Ce samedi 21 avril des militants du groupuscule Génération Identitaire se sont rendus au Col de l’Échelle dans les Alpes françaises pour y mener une nouvelle action anti-migrant·e·s avec pour objectif de bloquer l’entrée du territoire français. Ils y ont aussi déposé une gigantesque banderole portant un message xénophobe.

Le lendemain, côté italien, plusieurs personnes initialement rassemblées pour une rencontre-débat sur la thématique des frontières ont pris l’initiative spontanée d’un déplacement solidaire avec une trentaine de personnes en exil afin de traverser la frontière jusqu’à Briançon, et ce, en réponse au durcissement du contrôle des frontières franco-italiennes et au déploiement de haine et de racisme de la part d’un mouvement fascisant la veille.

Dans la soirée, à Briançon, 6 personnes ont été aléatoirement arrêtées et placées en garde à vue sous le chef d’accusation d’avoir permis l’entrée d’étranger·ère·s en situation irrégulière en Franceet ce en bande organisée. Ces arrestations très choquantes peuvent engendrer jusqu’à 10 ans de prison, 750 000 euros d’amende et l’interdiction d’entrer sur le territoire français.

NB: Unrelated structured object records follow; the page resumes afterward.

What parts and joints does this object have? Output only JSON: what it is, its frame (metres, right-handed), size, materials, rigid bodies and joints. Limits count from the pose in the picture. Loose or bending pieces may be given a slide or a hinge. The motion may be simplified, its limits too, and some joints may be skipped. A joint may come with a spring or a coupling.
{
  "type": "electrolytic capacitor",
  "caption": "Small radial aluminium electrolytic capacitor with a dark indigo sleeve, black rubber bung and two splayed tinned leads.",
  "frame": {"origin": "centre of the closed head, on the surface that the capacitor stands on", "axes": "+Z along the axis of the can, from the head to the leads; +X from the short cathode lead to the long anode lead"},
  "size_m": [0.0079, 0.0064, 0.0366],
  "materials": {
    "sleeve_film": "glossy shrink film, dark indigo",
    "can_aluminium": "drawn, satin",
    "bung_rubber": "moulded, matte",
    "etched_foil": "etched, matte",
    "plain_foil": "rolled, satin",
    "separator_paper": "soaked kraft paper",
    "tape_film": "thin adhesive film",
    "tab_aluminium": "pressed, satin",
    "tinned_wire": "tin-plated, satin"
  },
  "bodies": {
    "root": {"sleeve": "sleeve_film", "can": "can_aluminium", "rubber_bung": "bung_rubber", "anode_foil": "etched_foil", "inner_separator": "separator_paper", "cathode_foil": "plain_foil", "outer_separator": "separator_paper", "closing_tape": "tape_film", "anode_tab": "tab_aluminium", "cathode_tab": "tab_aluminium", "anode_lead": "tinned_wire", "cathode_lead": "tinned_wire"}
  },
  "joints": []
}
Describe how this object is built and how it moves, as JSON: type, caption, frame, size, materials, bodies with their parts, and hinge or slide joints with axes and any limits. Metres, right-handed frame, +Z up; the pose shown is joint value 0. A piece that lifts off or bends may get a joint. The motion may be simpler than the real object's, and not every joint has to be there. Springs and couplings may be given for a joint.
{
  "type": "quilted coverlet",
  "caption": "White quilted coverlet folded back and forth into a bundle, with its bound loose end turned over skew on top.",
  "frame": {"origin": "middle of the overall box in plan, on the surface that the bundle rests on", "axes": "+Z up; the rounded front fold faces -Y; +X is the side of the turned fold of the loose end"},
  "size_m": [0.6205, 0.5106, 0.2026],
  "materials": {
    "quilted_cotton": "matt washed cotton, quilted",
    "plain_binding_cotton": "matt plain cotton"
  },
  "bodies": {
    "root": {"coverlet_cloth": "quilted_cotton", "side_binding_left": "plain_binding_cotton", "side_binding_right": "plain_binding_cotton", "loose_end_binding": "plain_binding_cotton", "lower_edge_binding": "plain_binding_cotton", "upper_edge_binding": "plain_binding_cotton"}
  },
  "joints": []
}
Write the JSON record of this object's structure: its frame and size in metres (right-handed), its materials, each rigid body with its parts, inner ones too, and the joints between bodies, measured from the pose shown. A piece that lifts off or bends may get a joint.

Théo, Bastien et Eleonora sont encore en détention provisoire à Marseille à la prison des Baumettes en attente de procès qui se déroulera fin mai.

À l’inverse, les groupes d’extrème droite qui s’érigent en milice de défense de l’État ne semblent pas inquiéter le gouvernement qui, à aucun moment, n’entend prendre des mesures à leur encontre. Il en devient ainsi complice.
Depuis plusieurs années déjà, on assiste à une montée de l’extrême droite dans toute l’Europe et avec elle la légitimation d’actions telles que celle de ce samedi. Plus préoccupant encore, les autorités en place semblent aller dans le même sens en mettant en place des politiques qui criminalisent les personnes en exil, par exemple en empêchant la régularisation des personnes sans-papier.

Dans ce contexte, la France assume une position d’expulsion et de renvois systématiques et quand elle ne renvoie pas, elle enferme dans des camps comme à Calais ou ailleurs, dans des centres de détention administrative dans des conditions indignes et intolérables. Elle ne compte d’ailleurs plus le nombre de condamnations à ce sujet auprès de la Cour européenne des droits de l’Homme.

Histoire d’en rajouter une couche, ce dimanche, un projet de loi asile-immigration est passé en première lecture à l’Assemblée Nationale. Ce projet vise à augmenter le nombre d’expulsions de personnes en situation d’exil et donne la possibilité de mettre en détention des personnes mineures. De plus, nombre d’associations dont la Cimade et Amnesty International relèvent déjà la répression disproportionnée envers « les actes de solidarité n’ayant pas de contrepartie lucrative" plus connus sous le nom de "délit de solidarité ».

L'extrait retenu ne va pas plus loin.